(begin)

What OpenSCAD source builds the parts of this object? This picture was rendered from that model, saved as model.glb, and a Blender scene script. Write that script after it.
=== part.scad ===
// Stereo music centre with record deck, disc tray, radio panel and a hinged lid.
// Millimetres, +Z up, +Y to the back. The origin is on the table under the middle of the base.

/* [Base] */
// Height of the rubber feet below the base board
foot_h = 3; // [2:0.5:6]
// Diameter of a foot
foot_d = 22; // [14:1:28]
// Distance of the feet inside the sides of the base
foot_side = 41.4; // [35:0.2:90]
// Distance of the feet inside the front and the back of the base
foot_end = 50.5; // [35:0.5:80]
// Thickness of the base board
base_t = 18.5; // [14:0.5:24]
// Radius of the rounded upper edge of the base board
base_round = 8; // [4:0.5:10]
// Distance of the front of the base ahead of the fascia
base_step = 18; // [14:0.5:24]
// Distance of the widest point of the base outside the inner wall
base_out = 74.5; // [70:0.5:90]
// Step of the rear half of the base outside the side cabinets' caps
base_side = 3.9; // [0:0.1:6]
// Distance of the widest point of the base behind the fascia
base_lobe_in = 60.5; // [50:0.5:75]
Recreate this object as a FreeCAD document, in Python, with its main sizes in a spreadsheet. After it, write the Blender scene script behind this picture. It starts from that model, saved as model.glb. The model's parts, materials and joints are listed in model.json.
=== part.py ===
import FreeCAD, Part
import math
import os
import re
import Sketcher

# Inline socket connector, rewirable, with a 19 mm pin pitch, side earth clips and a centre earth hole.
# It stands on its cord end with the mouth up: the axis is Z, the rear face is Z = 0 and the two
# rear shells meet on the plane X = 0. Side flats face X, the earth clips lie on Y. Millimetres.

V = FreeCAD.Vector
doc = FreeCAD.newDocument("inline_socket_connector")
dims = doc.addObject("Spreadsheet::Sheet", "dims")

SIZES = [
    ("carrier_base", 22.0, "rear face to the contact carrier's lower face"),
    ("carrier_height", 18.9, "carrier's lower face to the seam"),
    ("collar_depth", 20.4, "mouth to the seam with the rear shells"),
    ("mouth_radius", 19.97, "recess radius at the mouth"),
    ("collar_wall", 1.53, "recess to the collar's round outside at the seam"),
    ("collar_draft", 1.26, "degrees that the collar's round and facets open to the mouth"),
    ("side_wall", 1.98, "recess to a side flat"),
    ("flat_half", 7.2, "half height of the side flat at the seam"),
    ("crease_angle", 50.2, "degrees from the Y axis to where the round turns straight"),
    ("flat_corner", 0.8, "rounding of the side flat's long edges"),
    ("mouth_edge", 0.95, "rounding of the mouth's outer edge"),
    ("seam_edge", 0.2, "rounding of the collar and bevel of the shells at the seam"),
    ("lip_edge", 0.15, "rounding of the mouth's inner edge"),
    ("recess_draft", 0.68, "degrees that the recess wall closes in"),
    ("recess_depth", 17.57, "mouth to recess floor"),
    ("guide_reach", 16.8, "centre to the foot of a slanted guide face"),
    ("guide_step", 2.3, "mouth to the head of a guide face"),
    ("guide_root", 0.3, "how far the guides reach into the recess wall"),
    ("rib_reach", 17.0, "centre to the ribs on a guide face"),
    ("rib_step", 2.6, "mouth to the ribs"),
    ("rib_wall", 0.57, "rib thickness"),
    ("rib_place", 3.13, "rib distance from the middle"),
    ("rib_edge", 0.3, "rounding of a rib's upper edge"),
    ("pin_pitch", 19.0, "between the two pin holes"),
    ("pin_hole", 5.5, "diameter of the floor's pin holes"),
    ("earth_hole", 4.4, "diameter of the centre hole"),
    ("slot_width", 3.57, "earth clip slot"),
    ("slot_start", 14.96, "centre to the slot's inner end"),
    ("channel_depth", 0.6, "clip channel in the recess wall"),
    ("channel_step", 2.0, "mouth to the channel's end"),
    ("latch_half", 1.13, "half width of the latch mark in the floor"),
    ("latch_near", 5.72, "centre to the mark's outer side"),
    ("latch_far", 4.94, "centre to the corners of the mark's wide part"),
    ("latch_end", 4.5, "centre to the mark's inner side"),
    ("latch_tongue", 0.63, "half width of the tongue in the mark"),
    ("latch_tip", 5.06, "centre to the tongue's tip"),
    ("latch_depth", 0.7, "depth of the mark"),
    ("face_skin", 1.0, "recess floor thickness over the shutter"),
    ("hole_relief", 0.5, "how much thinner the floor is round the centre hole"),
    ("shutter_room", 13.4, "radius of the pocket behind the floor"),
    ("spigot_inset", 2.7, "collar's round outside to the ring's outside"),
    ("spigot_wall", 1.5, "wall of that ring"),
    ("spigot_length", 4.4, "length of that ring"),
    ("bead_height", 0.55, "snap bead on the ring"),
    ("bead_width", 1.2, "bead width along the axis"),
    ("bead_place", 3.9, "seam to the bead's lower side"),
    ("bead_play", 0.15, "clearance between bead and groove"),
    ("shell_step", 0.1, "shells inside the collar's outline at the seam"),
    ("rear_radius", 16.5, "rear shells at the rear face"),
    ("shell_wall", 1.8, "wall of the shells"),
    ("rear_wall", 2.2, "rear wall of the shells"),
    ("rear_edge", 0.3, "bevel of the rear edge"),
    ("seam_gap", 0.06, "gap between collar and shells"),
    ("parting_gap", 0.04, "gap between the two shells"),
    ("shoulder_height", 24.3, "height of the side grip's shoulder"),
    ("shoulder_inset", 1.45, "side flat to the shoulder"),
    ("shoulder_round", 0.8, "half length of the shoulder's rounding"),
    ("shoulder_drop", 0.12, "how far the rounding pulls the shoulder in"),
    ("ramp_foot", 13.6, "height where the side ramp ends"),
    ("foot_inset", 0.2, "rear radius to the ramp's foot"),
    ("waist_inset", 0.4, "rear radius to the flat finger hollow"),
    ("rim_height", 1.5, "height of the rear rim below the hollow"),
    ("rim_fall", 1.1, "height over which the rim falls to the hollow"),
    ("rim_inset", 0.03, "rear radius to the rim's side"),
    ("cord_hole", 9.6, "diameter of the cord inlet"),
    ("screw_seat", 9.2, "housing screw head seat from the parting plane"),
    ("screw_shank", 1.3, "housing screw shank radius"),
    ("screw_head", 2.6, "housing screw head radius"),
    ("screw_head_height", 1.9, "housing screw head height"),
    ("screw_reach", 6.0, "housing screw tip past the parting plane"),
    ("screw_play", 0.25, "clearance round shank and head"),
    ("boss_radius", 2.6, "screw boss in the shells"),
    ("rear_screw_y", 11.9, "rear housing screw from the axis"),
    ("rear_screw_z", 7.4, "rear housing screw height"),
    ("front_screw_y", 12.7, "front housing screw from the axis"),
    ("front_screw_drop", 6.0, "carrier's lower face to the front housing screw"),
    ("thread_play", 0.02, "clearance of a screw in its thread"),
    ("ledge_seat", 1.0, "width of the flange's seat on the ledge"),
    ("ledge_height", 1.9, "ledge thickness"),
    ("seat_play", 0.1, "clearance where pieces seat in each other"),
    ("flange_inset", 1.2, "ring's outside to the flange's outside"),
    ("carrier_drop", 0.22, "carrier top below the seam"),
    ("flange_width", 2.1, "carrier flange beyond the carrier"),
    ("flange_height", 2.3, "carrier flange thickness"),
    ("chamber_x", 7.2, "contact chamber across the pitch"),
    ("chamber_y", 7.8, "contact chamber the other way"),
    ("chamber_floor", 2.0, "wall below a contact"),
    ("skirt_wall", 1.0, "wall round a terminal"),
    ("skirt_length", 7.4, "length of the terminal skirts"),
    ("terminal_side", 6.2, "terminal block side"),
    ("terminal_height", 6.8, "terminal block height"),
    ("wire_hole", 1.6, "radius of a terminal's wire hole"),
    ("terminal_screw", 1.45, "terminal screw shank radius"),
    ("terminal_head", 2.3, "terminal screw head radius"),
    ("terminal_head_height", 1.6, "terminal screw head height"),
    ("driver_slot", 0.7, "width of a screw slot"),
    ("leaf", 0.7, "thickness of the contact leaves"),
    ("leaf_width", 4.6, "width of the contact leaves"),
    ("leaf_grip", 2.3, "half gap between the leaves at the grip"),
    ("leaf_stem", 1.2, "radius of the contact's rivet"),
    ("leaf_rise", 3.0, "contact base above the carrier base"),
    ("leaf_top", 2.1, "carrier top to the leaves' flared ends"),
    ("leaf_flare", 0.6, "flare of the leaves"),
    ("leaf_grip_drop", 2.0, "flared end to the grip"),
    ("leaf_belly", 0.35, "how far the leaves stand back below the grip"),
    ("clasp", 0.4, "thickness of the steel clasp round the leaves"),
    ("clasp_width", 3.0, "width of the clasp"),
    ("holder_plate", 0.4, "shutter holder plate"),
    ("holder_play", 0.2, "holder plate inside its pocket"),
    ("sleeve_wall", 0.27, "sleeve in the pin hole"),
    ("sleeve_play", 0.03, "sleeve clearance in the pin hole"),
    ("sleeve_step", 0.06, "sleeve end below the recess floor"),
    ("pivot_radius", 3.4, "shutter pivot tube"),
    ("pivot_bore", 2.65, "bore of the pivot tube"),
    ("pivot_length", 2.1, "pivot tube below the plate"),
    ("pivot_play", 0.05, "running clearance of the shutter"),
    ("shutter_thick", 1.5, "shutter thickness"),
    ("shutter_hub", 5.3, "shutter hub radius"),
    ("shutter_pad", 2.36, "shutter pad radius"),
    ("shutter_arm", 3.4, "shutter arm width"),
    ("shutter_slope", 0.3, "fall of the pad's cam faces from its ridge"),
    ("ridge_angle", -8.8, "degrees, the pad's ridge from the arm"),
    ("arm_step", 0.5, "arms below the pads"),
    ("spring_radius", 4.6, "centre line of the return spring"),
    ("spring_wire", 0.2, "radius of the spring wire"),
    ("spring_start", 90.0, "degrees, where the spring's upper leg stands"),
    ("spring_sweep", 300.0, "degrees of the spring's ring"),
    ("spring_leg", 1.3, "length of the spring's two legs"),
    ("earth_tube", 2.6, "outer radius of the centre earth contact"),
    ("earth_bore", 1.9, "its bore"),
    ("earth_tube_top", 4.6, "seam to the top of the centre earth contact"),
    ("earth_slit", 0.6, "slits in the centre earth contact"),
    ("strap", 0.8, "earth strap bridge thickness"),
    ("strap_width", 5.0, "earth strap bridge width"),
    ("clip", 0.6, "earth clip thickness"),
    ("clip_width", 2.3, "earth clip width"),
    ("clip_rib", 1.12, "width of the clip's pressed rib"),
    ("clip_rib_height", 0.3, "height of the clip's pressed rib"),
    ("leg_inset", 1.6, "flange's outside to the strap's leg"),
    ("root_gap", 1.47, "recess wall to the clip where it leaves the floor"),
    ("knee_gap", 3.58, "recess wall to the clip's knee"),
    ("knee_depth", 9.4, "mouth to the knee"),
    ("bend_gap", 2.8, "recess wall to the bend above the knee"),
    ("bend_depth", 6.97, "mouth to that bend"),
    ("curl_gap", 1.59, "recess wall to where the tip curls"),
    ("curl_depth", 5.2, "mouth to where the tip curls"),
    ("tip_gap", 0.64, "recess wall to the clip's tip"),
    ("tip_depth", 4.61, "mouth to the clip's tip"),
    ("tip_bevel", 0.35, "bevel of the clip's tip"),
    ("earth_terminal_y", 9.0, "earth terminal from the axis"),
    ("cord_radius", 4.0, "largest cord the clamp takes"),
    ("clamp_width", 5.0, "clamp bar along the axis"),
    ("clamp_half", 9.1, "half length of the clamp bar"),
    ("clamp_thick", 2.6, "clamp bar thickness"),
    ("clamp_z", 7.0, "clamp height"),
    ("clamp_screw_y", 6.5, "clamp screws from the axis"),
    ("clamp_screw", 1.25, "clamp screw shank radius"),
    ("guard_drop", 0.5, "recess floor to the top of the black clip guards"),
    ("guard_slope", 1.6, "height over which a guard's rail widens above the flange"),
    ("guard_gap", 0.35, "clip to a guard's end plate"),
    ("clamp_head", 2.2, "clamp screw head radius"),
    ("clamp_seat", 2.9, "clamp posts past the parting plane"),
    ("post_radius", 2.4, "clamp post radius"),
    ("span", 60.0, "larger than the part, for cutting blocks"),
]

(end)

■ DO THIS ■
Print the lines from the line containing "Recreate this object" to the line containing "import Sketcher", both ends included, exactly and with nothing added.

■ RESPONSE TO THE EXERCISE ■
Recreate this object as a FreeCAD document, in Python, with its main sizes in a spreadsheet. After it, write the Blender scene script behind this picture. It starts from that model, saved as model.glb. The model's parts, materials and joints are listed in model.json.
=== part.py ===
import FreeCAD, Part
import math
import os
import re
import Sketcher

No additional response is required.